3. SHIPPING; TAXES; TITLE; RISK OF LOSS

3.1. The cost of shipping and handling as well as taxes are not included in the prices of the products offered for sale on the Site, unless otherwise expressly indicated at the time of sale. Notwithstanding the immediately preceeding sentence, orders valued at $1.000,00 MSRP or more will be delivered free on standard U.S. ground shipping to U.S. delivery addresses in the 48 continental states only. This offer is not valid for Alaska, Hawaii, U.S. territories, P.O. Boxes, or APO/FPO addresses.

3.2. All items purchased from Company are made pursuant to a shipment contract. This means that the risk of loss and title for such items pass to Customer upon Company’s delivery to the carrier. Customer must notify Company within three (3) days of the date of Customer‘s receipt of its order if Customer believes any part of its purchase is missing or wrong.

3.3. Company endeavors to ship Customer‘s purchase within three (3) Business Days of receiving Customer‘s order. Company does not ship orders on Saturdays, Sundays, or federally recognized United States holidays. The time it takes to receive Customer’s order depends on the shipping method Customer chooses during checkout, and the time of day Customer places Customer’s order. Company offers the following delivery estimates:

  • Ground delivery: arrives within 5-7 Business Days from shipping confirmation; and
  • Express 2nd day delivery: arrives in 2 Business Days from shipping confirmation.

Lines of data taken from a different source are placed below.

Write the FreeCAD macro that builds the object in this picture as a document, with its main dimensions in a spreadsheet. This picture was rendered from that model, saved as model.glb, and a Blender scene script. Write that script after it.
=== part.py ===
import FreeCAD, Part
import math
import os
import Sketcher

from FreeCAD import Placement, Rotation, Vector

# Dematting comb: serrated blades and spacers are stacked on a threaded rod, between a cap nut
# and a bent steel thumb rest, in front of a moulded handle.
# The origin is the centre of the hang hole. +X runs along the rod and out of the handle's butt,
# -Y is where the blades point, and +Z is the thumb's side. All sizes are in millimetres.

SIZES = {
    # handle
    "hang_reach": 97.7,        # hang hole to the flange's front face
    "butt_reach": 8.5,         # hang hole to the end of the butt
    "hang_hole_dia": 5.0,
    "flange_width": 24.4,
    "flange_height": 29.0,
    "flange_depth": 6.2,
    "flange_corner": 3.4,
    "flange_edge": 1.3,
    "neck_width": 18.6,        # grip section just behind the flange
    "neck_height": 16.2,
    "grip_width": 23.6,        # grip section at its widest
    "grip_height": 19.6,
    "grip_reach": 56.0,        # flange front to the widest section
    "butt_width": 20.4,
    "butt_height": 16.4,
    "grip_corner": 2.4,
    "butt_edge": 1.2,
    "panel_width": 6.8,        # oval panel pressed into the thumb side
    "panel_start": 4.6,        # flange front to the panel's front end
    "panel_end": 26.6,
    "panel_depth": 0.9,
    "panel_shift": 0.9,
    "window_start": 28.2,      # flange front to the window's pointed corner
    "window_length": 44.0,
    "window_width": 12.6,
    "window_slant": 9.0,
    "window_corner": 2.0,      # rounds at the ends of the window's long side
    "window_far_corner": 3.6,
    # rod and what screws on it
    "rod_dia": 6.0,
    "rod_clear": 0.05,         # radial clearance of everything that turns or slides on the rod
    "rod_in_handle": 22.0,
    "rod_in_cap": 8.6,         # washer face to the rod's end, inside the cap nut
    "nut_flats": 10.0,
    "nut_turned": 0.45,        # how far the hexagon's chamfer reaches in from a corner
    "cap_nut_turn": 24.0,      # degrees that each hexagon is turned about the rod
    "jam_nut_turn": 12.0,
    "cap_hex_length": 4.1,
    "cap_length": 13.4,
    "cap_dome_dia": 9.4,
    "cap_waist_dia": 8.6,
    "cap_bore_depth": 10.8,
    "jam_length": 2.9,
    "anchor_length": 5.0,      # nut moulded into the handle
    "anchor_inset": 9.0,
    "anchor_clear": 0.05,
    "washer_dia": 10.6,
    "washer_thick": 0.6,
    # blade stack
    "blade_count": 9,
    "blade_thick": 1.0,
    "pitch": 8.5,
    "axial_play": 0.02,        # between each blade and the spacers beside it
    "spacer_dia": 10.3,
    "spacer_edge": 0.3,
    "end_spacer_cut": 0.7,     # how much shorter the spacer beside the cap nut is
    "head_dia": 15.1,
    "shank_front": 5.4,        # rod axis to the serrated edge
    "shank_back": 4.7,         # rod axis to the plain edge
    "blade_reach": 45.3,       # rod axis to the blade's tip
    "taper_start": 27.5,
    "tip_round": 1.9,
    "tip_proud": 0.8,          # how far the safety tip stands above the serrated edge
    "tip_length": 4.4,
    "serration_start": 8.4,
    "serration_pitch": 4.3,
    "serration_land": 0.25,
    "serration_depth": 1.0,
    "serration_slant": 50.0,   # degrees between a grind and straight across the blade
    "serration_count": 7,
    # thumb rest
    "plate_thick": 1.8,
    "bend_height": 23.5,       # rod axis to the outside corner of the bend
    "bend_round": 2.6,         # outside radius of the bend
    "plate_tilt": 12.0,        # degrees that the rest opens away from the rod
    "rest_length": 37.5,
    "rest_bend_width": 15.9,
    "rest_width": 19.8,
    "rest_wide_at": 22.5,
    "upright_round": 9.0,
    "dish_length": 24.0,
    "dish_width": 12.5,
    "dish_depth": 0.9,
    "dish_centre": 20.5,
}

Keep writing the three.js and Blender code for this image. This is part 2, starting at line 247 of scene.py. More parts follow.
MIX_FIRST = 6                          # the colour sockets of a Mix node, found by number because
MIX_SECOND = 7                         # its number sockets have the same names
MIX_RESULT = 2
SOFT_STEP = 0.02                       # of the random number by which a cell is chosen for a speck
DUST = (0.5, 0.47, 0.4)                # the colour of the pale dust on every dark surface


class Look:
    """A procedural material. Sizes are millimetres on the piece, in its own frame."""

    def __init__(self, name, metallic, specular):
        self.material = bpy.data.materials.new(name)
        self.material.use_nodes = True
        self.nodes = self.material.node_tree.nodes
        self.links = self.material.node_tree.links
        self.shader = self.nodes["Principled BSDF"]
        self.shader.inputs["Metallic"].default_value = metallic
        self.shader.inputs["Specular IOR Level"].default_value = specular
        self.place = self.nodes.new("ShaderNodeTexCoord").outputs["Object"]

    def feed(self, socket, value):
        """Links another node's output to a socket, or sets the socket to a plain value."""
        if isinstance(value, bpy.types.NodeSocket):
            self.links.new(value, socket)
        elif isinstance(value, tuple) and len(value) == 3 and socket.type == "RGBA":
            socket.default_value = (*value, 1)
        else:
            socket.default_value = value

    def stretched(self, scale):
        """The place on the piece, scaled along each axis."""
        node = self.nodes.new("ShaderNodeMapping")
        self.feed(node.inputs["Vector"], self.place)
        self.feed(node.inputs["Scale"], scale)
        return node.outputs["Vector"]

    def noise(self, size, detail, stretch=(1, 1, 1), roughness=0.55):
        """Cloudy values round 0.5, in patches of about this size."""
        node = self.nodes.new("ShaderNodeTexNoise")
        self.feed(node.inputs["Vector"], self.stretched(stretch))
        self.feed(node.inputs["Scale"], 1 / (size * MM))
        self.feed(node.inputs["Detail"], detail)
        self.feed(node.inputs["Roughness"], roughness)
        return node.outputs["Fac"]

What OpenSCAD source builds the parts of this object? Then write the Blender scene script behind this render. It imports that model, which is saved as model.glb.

The aforementioned delivery estimates are mere estimates subject to the acceptance and approval of Customer’s order. Deliveries can take longer, including deliveries in certain remote areas. As such, these delivery estimates shall not be binding upon Company, nor shall they serve as a basis for imposing any liability upon Company for any shipment that fails to meet these estimated delivery dates. “Business Days” are defined as Monday to Friday 9am to 5pm, excluding federally recognized United States holidays.

3.4. Company will send Customer a number of emails during the order process to keep Customer informed about the different stages of Customer’s order. In addition, Customer’s B2B Webstore account will allow Customer to follow the status of its order. Customer may contact Company on Company’s customer service phone line at 1-888-4-RIEDEL (1-888-474-3335) or via e-mail at b2bus@riedel.com to get more precise information on delivery delays, or to reschedule any delivery.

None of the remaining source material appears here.